» WHAT TO PRODUCE:
Locate, in the data below, the line that contains "# Steering links: a" and the line that contains "nodes[node].hide_render = nodes[node].hide_viewport"; reproduce exactly those two lines and every line between them, nothing more.

» STORED DATA:
▬▬▬▬▬▬▬▬▬▬
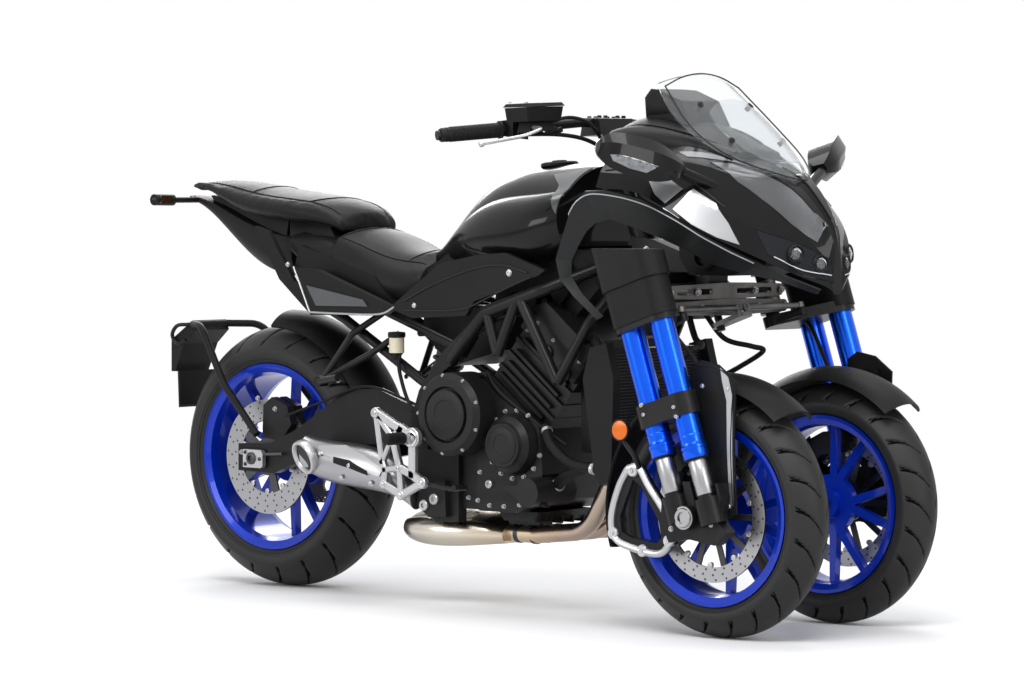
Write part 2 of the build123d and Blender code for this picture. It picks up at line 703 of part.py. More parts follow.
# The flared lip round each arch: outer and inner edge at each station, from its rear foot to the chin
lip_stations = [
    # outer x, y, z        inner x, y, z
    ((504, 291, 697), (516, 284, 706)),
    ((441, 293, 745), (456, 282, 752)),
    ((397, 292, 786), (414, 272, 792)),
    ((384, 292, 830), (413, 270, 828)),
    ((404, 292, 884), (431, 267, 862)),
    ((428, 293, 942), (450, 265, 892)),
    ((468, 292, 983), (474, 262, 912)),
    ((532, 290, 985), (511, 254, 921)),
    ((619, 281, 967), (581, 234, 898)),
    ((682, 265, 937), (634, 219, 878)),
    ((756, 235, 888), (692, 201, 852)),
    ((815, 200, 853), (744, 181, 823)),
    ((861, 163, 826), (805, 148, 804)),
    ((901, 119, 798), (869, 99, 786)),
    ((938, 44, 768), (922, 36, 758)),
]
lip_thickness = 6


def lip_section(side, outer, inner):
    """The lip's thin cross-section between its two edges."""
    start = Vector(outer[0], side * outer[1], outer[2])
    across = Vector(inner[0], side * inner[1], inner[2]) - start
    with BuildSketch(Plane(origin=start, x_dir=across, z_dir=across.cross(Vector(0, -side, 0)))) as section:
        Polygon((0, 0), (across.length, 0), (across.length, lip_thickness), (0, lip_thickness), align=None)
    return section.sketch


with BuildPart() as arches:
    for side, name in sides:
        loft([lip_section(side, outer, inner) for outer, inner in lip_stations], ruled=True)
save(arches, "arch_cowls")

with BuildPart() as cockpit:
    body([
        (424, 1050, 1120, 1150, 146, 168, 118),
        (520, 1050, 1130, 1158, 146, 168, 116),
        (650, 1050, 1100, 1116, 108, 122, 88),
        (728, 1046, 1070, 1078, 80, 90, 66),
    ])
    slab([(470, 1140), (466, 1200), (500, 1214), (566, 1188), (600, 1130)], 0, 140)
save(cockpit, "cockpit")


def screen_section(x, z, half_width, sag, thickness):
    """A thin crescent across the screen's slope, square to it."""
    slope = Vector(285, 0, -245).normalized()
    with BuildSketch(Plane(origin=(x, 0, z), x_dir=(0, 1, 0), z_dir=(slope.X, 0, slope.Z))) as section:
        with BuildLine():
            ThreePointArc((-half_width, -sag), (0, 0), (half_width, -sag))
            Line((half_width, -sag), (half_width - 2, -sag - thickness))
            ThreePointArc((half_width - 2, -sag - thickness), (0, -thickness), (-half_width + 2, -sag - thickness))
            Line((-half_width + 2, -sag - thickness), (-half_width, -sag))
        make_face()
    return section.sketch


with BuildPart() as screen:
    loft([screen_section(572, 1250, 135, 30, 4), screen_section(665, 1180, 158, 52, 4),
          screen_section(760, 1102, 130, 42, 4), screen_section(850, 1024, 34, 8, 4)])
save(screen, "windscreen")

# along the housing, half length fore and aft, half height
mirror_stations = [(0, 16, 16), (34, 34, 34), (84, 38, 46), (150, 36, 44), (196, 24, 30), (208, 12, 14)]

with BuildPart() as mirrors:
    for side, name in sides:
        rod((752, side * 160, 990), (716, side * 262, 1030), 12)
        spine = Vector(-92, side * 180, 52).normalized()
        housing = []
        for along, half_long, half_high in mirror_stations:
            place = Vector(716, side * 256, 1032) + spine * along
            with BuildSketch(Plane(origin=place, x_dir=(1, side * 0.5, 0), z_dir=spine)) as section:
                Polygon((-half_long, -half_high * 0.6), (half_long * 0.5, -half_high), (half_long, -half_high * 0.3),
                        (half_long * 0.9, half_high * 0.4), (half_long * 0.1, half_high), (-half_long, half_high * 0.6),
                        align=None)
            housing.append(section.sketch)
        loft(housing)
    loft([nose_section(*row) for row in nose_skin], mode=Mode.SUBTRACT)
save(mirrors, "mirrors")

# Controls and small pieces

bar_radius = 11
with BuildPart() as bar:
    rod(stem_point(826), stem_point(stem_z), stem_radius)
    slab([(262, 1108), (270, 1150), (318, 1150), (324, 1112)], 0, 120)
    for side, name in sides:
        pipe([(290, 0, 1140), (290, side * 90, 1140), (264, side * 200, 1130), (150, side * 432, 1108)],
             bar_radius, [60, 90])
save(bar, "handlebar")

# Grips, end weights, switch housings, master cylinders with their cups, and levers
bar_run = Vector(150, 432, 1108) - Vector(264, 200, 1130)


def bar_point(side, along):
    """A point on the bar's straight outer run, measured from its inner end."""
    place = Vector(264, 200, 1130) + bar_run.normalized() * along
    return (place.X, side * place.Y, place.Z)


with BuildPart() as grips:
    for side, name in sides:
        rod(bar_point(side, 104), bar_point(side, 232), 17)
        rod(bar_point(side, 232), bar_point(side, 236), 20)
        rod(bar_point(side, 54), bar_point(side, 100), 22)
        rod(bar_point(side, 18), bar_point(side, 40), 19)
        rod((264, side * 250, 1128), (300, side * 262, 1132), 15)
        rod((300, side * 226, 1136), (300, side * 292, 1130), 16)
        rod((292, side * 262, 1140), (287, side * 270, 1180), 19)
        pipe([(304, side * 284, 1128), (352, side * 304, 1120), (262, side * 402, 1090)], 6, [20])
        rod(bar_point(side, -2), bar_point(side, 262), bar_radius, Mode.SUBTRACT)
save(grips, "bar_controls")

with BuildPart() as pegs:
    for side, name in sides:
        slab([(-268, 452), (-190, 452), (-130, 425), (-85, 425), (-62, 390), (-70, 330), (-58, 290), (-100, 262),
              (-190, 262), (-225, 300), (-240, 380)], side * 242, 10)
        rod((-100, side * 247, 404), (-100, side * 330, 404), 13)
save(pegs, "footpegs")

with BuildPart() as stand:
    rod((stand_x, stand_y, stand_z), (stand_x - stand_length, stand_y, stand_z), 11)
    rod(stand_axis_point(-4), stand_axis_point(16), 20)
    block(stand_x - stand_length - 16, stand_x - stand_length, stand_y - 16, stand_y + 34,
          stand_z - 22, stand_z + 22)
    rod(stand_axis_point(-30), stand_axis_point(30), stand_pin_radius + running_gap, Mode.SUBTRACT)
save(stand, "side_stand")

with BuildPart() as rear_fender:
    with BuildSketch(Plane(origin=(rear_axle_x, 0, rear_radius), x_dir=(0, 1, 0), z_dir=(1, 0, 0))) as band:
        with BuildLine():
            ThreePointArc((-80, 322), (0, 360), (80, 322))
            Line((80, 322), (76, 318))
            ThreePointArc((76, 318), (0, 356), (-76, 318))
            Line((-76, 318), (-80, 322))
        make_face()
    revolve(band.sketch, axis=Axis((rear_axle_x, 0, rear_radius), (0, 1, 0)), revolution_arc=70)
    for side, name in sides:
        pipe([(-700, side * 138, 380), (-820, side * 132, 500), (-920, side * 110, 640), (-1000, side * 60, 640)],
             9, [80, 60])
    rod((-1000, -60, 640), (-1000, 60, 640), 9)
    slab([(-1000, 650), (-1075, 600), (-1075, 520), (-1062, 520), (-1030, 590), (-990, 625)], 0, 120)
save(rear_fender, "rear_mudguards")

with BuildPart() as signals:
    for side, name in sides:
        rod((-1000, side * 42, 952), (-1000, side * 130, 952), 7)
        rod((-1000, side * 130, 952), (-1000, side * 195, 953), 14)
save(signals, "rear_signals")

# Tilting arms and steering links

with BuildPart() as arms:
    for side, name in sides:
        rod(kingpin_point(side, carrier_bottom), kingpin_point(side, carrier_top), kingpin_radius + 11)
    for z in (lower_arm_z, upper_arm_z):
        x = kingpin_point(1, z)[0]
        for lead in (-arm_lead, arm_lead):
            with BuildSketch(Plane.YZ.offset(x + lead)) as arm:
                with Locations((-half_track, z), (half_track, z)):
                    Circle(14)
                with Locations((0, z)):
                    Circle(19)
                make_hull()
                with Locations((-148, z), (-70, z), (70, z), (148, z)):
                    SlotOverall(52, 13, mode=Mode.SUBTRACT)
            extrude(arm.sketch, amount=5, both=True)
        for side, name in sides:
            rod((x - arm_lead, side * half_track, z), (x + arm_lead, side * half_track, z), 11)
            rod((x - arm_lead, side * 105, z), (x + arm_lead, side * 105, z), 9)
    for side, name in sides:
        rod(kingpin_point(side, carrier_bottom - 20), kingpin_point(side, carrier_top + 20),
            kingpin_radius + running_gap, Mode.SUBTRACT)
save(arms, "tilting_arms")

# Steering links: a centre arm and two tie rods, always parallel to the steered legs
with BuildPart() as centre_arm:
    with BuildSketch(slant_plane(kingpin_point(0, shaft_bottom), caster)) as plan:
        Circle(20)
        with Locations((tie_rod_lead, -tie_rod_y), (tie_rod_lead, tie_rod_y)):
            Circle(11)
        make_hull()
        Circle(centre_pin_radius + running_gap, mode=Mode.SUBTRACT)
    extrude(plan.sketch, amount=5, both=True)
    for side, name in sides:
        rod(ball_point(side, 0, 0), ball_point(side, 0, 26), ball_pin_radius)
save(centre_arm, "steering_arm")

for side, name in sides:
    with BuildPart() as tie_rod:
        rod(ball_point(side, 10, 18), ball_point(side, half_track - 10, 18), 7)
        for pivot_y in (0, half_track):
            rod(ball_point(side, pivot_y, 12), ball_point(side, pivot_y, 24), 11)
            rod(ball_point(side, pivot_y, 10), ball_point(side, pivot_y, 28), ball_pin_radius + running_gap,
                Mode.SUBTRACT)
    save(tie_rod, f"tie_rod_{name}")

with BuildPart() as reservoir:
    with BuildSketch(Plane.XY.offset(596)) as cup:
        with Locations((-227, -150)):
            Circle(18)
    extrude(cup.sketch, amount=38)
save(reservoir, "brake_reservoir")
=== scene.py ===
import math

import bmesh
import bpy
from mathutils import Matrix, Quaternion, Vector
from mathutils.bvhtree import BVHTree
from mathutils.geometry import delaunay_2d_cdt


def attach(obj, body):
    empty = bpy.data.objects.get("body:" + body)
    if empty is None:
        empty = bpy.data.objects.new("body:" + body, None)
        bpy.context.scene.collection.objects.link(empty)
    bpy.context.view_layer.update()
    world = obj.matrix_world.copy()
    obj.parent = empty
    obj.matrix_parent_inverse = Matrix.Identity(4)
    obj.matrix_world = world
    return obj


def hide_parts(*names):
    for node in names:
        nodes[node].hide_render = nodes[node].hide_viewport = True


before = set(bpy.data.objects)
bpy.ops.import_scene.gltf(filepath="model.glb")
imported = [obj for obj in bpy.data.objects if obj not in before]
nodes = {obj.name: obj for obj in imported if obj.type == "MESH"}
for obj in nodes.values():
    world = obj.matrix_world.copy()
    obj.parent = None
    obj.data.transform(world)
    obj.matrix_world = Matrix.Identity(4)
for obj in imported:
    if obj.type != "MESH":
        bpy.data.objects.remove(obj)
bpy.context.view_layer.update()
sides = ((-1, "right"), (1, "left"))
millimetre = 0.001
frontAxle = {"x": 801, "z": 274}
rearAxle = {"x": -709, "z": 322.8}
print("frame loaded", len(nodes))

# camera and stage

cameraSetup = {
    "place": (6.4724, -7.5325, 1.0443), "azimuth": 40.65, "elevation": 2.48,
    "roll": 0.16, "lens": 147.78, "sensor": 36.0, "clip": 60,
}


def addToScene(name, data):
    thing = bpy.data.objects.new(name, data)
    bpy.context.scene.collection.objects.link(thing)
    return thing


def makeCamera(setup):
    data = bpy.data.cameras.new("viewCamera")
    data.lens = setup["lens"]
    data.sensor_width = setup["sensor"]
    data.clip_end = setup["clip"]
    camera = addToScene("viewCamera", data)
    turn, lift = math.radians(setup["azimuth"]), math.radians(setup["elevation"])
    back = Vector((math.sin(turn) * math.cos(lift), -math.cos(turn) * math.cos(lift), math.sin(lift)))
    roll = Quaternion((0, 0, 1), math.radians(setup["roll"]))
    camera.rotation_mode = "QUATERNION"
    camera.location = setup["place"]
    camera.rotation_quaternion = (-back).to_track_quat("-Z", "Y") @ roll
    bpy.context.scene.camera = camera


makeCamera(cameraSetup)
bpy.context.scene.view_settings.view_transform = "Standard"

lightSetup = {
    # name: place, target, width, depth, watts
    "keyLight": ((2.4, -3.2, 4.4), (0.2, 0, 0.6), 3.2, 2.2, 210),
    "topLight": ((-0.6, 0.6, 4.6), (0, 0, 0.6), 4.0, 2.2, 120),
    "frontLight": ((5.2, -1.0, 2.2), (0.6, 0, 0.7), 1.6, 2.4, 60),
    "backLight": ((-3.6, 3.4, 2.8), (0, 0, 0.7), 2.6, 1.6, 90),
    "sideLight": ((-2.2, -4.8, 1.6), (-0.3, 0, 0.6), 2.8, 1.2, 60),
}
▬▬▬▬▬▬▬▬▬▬
» FINISHED ANSWER:
# Steering links: a centre arm and two tie rods, always parallel to the steered legs
with BuildPart() as centre_arm:
    with BuildSketch(slant_plane(kingpin_point(0, shaft_bottom), caster)) as plan:
        Circle(20)
        with Locations((tie_rod_lead, -tie_rod_y), (tie_rod_lead, tie_rod_y)):
            Circle(11)
        make_hull()
        Circle(centre_pin_radius + running_gap, mode=Mode.SUBTRACT)
    extrude(plan.sketch, amount=5, both=True)
    for side, name in sides:
        rod(ball_point(side, 0, 0), ball_point(side, 0, 26), ball_pin_radius)
save(centre_arm, "steering_arm")

for side, name in sides:
    with BuildPart() as tie_rod:
        rod(ball_point(side, 10, 18), ball_point(side, half_track - 10, 18), 7)
        for pivot_y in (0, half_track):
            rod(ball_point(side, pivot_y, 12), ball_point(side, pivot_y, 24), 11)
            rod(ball_point(side, pivot_y, 10), ball_point(side, pivot_y, 28), ball_pin_radius + running_gap,
                Mode.SUBTRACT)
    save(tie_rod, f"tie_rod_{name}")

with BuildPart() as reservoir:
    with BuildSketch(Plane.XY.offset(596)) as cup:
        with Locations((-227, -150)):
            Circle(18)
    extrude(cup.sketch, amount=38)
save(reservoir, "brake_reservoir")
=== scene.py ===
import math

import bmesh
import bpy
from mathutils import Matrix, Quaternion, Vector
from mathutils.bvhtree import BVHTree
from mathutils.geometry import delaunay_2d_cdt


def attach(obj, body):
    empty = bpy.data.objects.get("body:" + body)
    if empty is None:
        empty = bpy.data.objects.new("body:" + body, None)
        bpy.context.scene.collection.objects.link(empty)
    bpy.context.view_layer.update()
    world = obj.matrix_world.copy()
    obj.parent = empty
    obj.matrix_parent_inverse = Matrix.Identity(4)
    obj.matrix_world = world
    return obj


def hide_parts(*names):
    for node in names:
        nodes[node].hide_render = nodes[node].hide_viewport = True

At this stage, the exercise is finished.